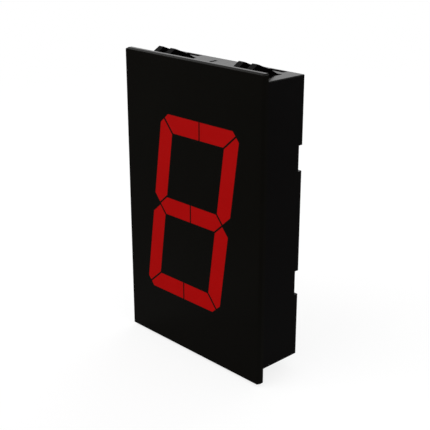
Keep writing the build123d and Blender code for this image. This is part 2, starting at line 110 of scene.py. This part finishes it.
class Socket:
    """An output in a node tree. Arithmetic on it adds Math nodes."""

    def __init__(self, tree, output):
        self.tree = tree
        self.output = output

    def math(self, operation, first, second):
        """The output of a Math node that does this operation."""
        return self.tree.node("ShaderNodeMath", {"operation": operation}, {0: first, 1: second})

    def __add__(self, other):
        return self.math("ADD", self, other)

    def __radd__(self, other):
        return self.math("ADD", other, self)

    def __sub__(self, other):
        return self.math("SUBTRACT", self, other)

    def __rsub__(self, other):
        return self.math("SUBTRACT", other, self)

    def __mul__(self, other):
        return self.math("MULTIPLY", self, other)

    def __rmul__(self, other):
        return self.math("MULTIPLY", other, self)

    def __pow__(self, other):
        return self.math("POWER", self, other)

    def above(self, limit):
        """1 where the value is over the limit, otherwise 0."""
        return self.math("GREATER_THAN", self, limit)

    def at_most(self, limit):
        """The smaller of the value and the limit."""
        return self.math("MINIMUM", self, limit)

    def whole(self):
        """The value rounded down."""
        return self.math("FLOOR", self, 0.0)

    def size(self):
        """The value without its sign."""
        return self.math("ABSOLUTE", self, 0.0)

    def from_middle(self):
        """How far the value is from the middle of the whole step that it is in, from 0 to 0.5."""
        return (self - self.whole() - 0.5).size()


print("sockets ready")

# %% [markdown]
# Node trees. Every node comes from one method, which takes the node's type, its settings and the values or
# links of its sockets. The other methods are the few patterns that the finishes share: noise, a blend of
# two colours, a bump, and two uses of the Bevel node. One turns the normal near an edge, as a small radius
# would. The other says how near an edge is, because at a square edge a rounded normal leans by half a
# right angle, and farther away it doesn't lean at all.

# %% Node trees
HALF_TURNED = 1 - math.cos(math.radians(45))


class Tree:
    """The node tree of a material or of the world."""

    def __init__(self, owner):
        owner.use_nodes = True
        self.owner = owner
        self.nodes = owner.node_tree.nodes
        self.links = owner.node_tree.links
        self.nodes.clear()

    def node(self, kind, settings=None, sockets=None, output=0):
        """Adds a node with its settings and what goes into its sockets. Returns one output, if it has any."""
        made = self.nodes.new(kind)
        for name, value in (settings or {}).items():
            if name == "stops":
                self.set_stops(made.color_ramp, value)
            else:
                setattr(made, name, value)
        for name, value in (sockets or {}).items():
            if isinstance(value, Socket):
                self.links.new(value.output, made.inputs[name])
            else:
                made.inputs[name].default_value = value
        return Socket(self, made.outputs[output]) if made.outputs else made

    @staticmethod
    def set_stops(ramp, stops):
        """Gives a colour ramp its (place, colour) stops."""
        while len(ramp.elements) < len(stops):
            ramp.elements.new(1.0)
        for element, (place, colour) in zip(ramp.elements, stops):
            element.position = place
            element.color = colour

    def object_coordinates(self):
        """The place in metres, in the frame that all the nodes share."""
        return self.node("ShaderNodeTexCoord", output="Object")

    def noise(self, size, detail=2.0, roughness=0.5, place=None):
        """Cloudy noise with features of about this size, in metres."""
        place = place or self.object_coordinates()
        sockets = {"Vector": place, "Scale": 1 / size, "Detail": detail, "Roughness": roughness}
        return self.node("ShaderNodeTexNoise", {}, sockets, "Fac")

    def blend(self, factor, first, second):
        """A colour between two colours."""
        settings = {"data_type": "RGBA"}
        return self.node("ShaderNodeMix", settings, {0: factor, 6: first, 7: second}, 2)

    def bump(self, height, depth, normal=None):
        """A normal that follows a height from 0 to 1, which stands for this depth in metres."""
        sockets = {"Height": height, "Distance": depth}
        if normal is not None:
            sockets["Normal"] = normal
        return self.node("ShaderNodeBump", {}, sockets)

    def soft_edges(self, radius):
        """A normal that is turned near an edge, as though the edge had this radius."""
        return self.node("ShaderNodeBevel", {"samples": 4}, {"Radius": radius})

    def near_edge(self, reach):
        """1 at a sharp edge, falling to 0 at this distance from it: how far a rounded normal would turn."""
        rounded = self.node("ShaderNodeBevel", {"samples": 8}, {"Radius": reach})
        flat = self.node("ShaderNodeNewGeometry", output="True Normal")
        settings = {"operation": "DOT_PRODUCT"}
        agreement = self.node("ShaderNodeVectorMath", settings, {0: rounded, 1: flat}, "Value")
        return ((1 - agreement) * (1 / HALF_TURNED)).at_most(1.0)

    def part(self, vector, axis):
        """The X, Y or Z part of a vector."""
        return self.node("ShaderNodeSeparateXYZ", {}, {0: vector}, axis)

    def lottery(self, first, second):
        """A number from 0 to 1, drawn afresh for each pair of whole numbers."""
        pair = self.node("ShaderNodeCombineXYZ", {}, {"X": first, "Y": second})
        settings = {"noise_dimensions": "2D"}
        return self.node("ShaderNodeTexWhiteNoise", settings, {"Vector": pair}, "Value")

    def surface(self, sockets):
        """A Principled surface with these sockets, joined to the material's output."""
        shader = self.node("ShaderNodeBsdfPrincipled", {}, sockets)
        self.node("ShaderNodeOutputMaterial", {}, {"Surface": shader})
        return self.owner


def rgb(red, green, blue):
    """A colour as a socket takes it, fully opaque."""
    return (red, green, blue, 1.0)


def grey(level):
    """A neutral colour."""
    return rgb(level, level, level)


print("node trees ready")

# %% [markdown]
# Light. Black plastic is seen by what it mirrors. A white wall behind the display gives its top faces
# their pale sheen, and a dim room below and in front leaves the upright faces black. The world is that
# room: to mirrors it is bright near the horizon and dimmer higher up, to the camera it is plain white, and
# what is left over lights the object softly from all round. Three soft lamps shape it: a key at the front,
# a fill at the right, and one behind, which reaches only the faces that the others miss. No lamp shows in
# a mirror, so no hard glint crosses the black.

# %% World
WALL_BRIGHTNESS = 0.80      # the horizon in a mirror
CEILING_BRIGHTNESS = 0.16   # overhead in a mirror
ROOM_LIGHT = 0.62           # what the room adds to matt surfaces
WALL_TOP = 0.28             # sine of the height up to which the wall is bright
CEILING_START = 0.46        # and of the height from which the ceiling is dim

world = bpy.data.worlds.new("studio")
scene.world = world
room = Tree(world)
outward = room.node("ShaderNodeTexCoord", output="Generated")
stops = [(WALL_TOP, grey(WALL_BRIGHTNESS)), (CEILING_START, grey(CEILING_BRIGHTNESS))]
mirrored = room.node("ShaderNodeValToRGB", {"stops": stops}, {0: room.part(outward, "Z")})
to_camera = room.node("ShaderNodeLightPath", output="Is Camera Ray")
to_mirror = room.node("ShaderNodeLightPath", output="Is Glossy Ray")
colour = room.blend(to_mirror, grey(ROOM_LIGHT), mirrored)
colour = room.blend(to_camera, colour, grey(1.0))
sky = room.node("ShaderNodeBackground", {}, {"Color": colour})
room.node("ShaderNodeOutputWorld", {}, {"Surface": sky})
print("the wall is", WALL_BRIGHTNESS, "in a mirror, the ceiling", CEILING_BRIGHTNESS)

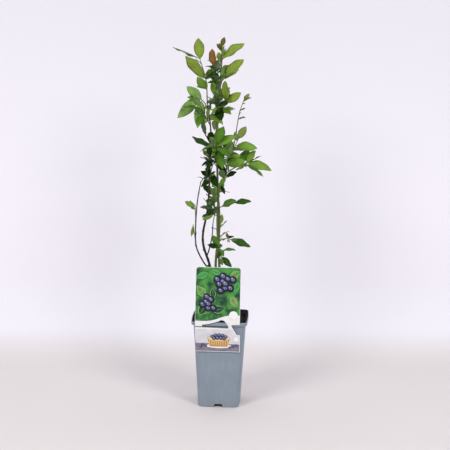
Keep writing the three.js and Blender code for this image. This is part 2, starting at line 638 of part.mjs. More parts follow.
const finishes = {
  pot_plastic: { color: 0x8a95a1, roughness: 0.55, metalness: 0 },
  peat: { color: 0x2a1f18, roughness: 1, metalness: 0 },
  label_card: { color: 0x5f9440, roughness: 0.35, metalness: 0 },
  bark: { color: 0x6b5238, roughness: 0.8, metalness: 0 },
  leaf: { color: 0x5f8a3a, roughness: 0.5, metalness: 0 },
};

const bush = new THREE.Group();

function addPiece(name, body, finish) {
  const { vertProperties, triVerts } = body.getMesh();
  const geometry = new THREE.BufferGeometry();
  geometry.setAttribute('position', new THREE.BufferAttribute(vertProperties, 3));
  geometry.setIndex(new THREE.BufferAttribute(triVerts, 1));
  geometry.computeVertexNormals();
  const mesh = new THREE.Mesh(geometry, new THREE.MeshStandardMaterial(finishes[finish]));
  mesh.name = name;
  bush.add(mesh);
}

addPiece('pot', potSolid(), 'pot_plastic');
addPiece('peat', peatSolid(), 'peat');
addPiece('label', labelSolid(), 'label_card');
for (const [name, limb] of Object.entries(limbs)) addPiece(name, limb.body, 'bark');
for (const mass of masses) addPiece(mass.name, leafMass(mass), 'leaf');

export default bush;
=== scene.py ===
# A young blueberry bush in a square nursery pot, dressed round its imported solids.
# The tables of the plant, pot and label are in millimetres; camera, floor, lights and meshes are in metres.
# +Z is up, and -Y is the label's side.
import math
import random

import bmesh
import bpy
import numpy as np
from mathutils import Matrix, Vector, noise


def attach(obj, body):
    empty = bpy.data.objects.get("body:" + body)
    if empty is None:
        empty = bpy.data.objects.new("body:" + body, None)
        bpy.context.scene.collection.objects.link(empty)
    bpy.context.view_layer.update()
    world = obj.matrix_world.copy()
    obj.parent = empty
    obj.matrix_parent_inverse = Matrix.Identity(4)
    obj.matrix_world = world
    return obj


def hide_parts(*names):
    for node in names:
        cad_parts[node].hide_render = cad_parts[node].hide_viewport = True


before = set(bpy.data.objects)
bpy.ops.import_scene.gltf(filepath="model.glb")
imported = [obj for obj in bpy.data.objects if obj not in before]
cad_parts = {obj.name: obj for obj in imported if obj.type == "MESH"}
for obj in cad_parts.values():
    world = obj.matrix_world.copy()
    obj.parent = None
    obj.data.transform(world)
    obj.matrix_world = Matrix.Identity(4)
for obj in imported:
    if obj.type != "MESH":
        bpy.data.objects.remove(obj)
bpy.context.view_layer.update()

mm = 0.001
scene = bpy.context.scene
upwards = Vector((0, 0, 1))
frontwards = Vector((0, -1, 0))


# camera, floor and light

cameraValues = {
    "place": (0.1171, -2.1088, 0.7515),
    "azimuth": 2.983,  # degrees about +Z, from a camera that looks along +Y
    "down": 9.535,
    "roll": 0.778,
    "focalPixels": 989.0,  # for an image 450 pixels wide
    "imageWidth": 450,
}


def makeCamera(v):
    data = bpy.data.cameras.new("camera")
    data.sensor_width = 36
    data.lens = v["focalPixels"] / v["imageWidth"] * data.sensor_width
    data.clip_start = 0.05
    camera = bpy.data.objects.new("camera", data)
    turn = Matrix.Rotation(math.radians(v["azimuth"]), 4, "Z")
    tilt = Matrix.Rotation(math.radians(90 - v["down"]), 4, "X")
    roll = Matrix.Rotation(math.radians(v["roll"]), 4, "Z")
    camera.matrix_world = Matrix.Translation(v["place"]) @ turn @ tilt @ roll
    scene.collection.objects.link(camera)
    scene.camera = camera


studioValues = {
    "worldColour": (0.965, 0.955, 1.0, 1),
    "worldStrength": 0.40,
    "floorColour": (0.815, 0.772, 0.765, 1),
    "wallColour": (0.938, 0.925, 0.995, 1),
    "halfWidth": 3.6,
    "front": -3.4,
    "bendStart": 0.235,  # where the floor begins to rise into the wall
    "bendRadius": 0.18,
    "wallTop": 3.2,
    "turn": 4.2,  # degrees about +Z, which levels the wall's foot in the view
    "lampColour": (1, 0.985, 0.98),
    "lampAim": (0, 0, 0.4),
    "lamps": [
        {"name": "leftLamp", "place": (-1.25, -1.75, 1.75), "size": 0.8, "power": 25},
        {"name": "rightLamp", "place": (1.4, -1.6, 1.65), "size": 0.8, "power": 23},
        {"name": "wallLamp", "place": (0.1, -0.9, 3.0), "size": 2.2, "power": 1.5},
    ],
}


def makeStudio(v):
    world = bpy.data.worlds.new("studioWorld")
    world.use_nodes = True
    back = world.node_tree.nodes["Background"]
    back.inputs["Color"].default_value = v["worldColour"]
    back.inputs["Strength"].default_value = v["worldStrength"]
    scene.world = world
    scene.view_settings.view_transform = "Standard"

    for row in v["lamps"]:
        data = bpy.data.lights.new(row["name"], "AREA")
        data.size = row["size"]
        data.energy = row["power"]
        data.color = v["lampColour"]
        lamp = bpy.data.objects.new(row["name"], data)
        lamp.location = row["place"]
        aim = Vector(v["lampAim"]) - lamp.location
        lamp.rotation_euler = aim.to_track_quat("-Z", "Y").to_euler()
        scene.collection.objects.link(lamp)

    side = [(v["front"], 0.0), (v["bendStart"], 0.0)]
    for k in range(1, 25):
        angle = k / 24 * math.pi / 2
        side.append((v["bendStart"] + v["bendRadius"] * math.sin(angle),
                     v["bendRadius"] * (1 - math.cos(angle))))
    side.append((v["bendStart"] + v["bendRadius"], v["wallTop"]))
    turn = Matrix.Rotation(math.radians(v["turn"]), 3, "Z")
    behind = [(v["bendStart"], 0.0), (-v["front"], 0.0)]
    points, faces = [], []
    for strip in (side, behind):
        first = len(points)
        points += [turn @ Vector((x, y, z)) for y, z in strip for x in (-v["halfWidth"], v["halfWidth"])]
        faces += [(k, k + 1, k + 3, k + 2) for k in range(first, len(points) - 2, 2)]
    mesh = bpy.data.meshes.new("floor")
    mesh.from_pydata(points, [], faces)
    for face in mesh.polygons:
        face.use_smooth = True
    floor = bpy.data.objects.new("floor", mesh)
    scene.collection.objects.link(floor)
    floor.data.materials.append(floorMaterial(v["floorColour"], v["wallColour"]))


# shader groups for grain, leaf veins, bark and scuffs, whose sockets are all plain numbers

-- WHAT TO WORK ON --
Extract verbatim only those lines that run from the line with "addPiece('pot', potSolid(), 'pot_plastic');" to the line with "obj.parent = None", inclusive.

-- THE OUTPUT --
addPiece('pot', potSolid(), 'pot_plastic');
addPiece('peat', peatSolid(), 'peat');
addPiece('label', labelSolid(), 'label_card');
for (const [name, limb] of Object.entries(limbs)) addPiece(name, limb.body, 'bark');
for (const mass of masses) addPiece(mass.name, leafMass(mass), 'leaf');

export default bush;
=== scene.py ===
# A young blueberry bush in a square nursery pot, dressed round its imported solids.
# The tables of the plant, pot and label are in millimetres; camera, floor, lights and meshes are in metres.
# +Z is up, and -Y is the label's side.
import math
import random

import bmesh
import bpy
import numpy as np
from mathutils import Matrix, Vector, noise


def attach(obj, body):
    empty = bpy.data.objects.get("body:" + body)
    if empty is None:
        empty = bpy.data.objects.new("body:" + body, None)
        bpy.context.scene.collection.objects.link(empty)
    bpy.context.view_layer.update()
    world = obj.matrix_world.copy()
    obj.parent = empty
    obj.matrix_parent_inverse = Matrix.Identity(4)
    obj.matrix_world = world
    return obj


def hide_parts(*names):
    for node in names:
        cad_parts[node].hide_render = cad_parts[node].hide_viewport = True


before = set(bpy.data.objects)
bpy.ops.import_scene.gltf(filepath="model.glb")
imported = [obj for obj in bpy.data.objects if obj not in before]
cad_parts = {obj.name: obj for obj in imported if obj.type == "MESH"}
for obj in cad_parts.values():
    world = obj.matrix_world.copy()
    obj.parent = None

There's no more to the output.